The problem does not, however, begin and end with the law. As has been said, the quality, or lack of quality, of Departments’ decision making has led to an explosion in appeals, and the Department for Work and Pensions is a notable example. One statistic that came before the Committee showed that 92% of appeals against DWP decisions were successful, which speaks volumes, I am afraid, about the poor quality of the decision making.
The Committee’s view was that we should adopt the “polluter pays” principle and award costs against Departments that make poor decisions that result in successful appeals; in other words, we should place an incentive on Departments to get their decisions right in the first place. The counter-argument is that that merely involves transferring money from one Department to another, but we really need to get the incentives right so that we avoid the need to go to law in the first place. We should encourage such an approach across the piece when it comes to poor decision making.

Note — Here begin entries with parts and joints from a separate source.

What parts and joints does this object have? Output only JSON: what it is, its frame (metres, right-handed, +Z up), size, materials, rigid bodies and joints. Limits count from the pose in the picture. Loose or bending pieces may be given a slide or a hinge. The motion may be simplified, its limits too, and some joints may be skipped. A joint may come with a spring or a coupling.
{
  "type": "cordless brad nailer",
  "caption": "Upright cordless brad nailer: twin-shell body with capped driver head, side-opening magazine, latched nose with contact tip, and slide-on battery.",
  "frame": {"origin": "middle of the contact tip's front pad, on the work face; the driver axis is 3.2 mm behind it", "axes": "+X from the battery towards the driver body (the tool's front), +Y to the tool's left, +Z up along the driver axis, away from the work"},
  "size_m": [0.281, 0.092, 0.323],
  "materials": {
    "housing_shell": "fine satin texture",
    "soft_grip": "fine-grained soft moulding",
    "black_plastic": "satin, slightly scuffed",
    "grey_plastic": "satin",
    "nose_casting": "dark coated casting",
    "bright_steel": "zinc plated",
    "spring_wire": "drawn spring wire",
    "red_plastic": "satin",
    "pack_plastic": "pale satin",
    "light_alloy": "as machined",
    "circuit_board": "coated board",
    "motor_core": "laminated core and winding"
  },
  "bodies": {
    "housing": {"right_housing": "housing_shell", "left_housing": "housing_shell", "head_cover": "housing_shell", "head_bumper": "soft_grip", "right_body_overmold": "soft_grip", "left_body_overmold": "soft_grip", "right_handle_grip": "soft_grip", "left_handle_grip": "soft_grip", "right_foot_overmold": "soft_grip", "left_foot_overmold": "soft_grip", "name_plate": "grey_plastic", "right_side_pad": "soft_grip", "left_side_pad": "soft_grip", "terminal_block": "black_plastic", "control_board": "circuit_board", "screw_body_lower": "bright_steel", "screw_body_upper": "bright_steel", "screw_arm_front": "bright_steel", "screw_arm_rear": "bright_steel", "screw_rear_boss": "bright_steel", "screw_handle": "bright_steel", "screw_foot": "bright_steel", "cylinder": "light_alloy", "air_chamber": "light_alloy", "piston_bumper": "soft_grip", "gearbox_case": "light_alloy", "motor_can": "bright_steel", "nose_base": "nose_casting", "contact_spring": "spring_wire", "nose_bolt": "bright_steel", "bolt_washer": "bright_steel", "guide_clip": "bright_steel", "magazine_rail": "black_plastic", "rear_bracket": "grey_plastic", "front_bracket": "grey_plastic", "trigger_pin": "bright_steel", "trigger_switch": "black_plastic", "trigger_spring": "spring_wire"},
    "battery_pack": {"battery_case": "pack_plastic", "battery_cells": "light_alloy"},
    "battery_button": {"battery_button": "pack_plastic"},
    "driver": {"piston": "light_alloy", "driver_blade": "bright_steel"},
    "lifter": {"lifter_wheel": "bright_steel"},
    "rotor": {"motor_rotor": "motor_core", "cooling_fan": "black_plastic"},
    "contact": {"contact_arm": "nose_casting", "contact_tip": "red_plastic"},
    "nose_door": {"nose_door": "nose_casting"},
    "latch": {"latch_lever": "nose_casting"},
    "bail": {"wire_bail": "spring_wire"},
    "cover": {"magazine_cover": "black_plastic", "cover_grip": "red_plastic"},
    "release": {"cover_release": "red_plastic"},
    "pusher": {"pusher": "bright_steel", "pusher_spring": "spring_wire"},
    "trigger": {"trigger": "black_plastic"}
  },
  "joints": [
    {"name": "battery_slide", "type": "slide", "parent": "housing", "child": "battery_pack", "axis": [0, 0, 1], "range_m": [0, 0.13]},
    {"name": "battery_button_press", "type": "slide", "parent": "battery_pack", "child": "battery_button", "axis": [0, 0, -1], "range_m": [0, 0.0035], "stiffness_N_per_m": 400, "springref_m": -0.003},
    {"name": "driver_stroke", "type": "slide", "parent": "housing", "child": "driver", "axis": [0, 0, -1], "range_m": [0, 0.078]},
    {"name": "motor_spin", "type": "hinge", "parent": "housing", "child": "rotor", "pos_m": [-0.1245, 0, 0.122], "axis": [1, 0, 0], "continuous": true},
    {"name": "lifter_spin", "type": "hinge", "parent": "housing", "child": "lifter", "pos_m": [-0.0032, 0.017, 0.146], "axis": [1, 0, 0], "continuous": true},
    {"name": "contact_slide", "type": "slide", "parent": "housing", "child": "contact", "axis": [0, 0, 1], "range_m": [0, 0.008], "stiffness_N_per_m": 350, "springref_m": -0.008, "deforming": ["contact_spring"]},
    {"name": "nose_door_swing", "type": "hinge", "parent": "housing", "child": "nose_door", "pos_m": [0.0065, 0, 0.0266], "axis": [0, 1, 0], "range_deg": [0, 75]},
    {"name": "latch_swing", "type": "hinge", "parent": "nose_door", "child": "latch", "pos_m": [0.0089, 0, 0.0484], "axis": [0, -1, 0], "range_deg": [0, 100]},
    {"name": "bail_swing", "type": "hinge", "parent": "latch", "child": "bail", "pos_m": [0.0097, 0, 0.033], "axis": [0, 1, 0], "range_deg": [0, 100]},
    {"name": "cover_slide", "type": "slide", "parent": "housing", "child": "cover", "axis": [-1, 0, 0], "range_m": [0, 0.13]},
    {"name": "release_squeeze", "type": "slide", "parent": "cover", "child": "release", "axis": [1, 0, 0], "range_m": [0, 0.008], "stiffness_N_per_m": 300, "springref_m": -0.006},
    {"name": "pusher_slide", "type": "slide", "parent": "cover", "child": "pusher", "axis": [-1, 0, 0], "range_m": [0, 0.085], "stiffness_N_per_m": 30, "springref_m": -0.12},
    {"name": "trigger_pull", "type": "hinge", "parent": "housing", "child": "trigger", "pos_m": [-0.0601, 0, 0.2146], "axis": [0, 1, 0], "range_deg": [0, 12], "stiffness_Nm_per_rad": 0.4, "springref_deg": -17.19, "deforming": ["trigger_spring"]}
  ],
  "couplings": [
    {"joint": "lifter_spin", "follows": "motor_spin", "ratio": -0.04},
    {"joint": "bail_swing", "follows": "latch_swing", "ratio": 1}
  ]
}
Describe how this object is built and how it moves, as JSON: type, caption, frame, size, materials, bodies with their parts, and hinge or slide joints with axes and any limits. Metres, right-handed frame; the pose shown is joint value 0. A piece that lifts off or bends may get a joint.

The report raised many other points, some of which have been covered, and I will not repeat them. However, the Minister will forgive me for repeating something that he has heard me say many times before, and I make no apology for saying it again. Adopting a narrow definition of domestic violence and a narrow reliance on previous court orders, as opposed to undertakings or promises made by people to the court, opens up a host of problems when it comes to ensuring that people have fair representation in what are often quite serious cases. The definition is not a good one to rely on, and the report submits that it should not be relied on—or that it should, at the very least, be expanded to include domestic abuse. Indeed, I would go further and refer to a course of conduct representing domestic abuse to avoid the Government’s quite proper concerns about one-off situations being characterised as something more serious.
For all those reasons, I argue that more work needs to be done to improve the ambit of the Green Paper and to ensure that any changes to the legal aid system do not disadvantage those who genuinely need it.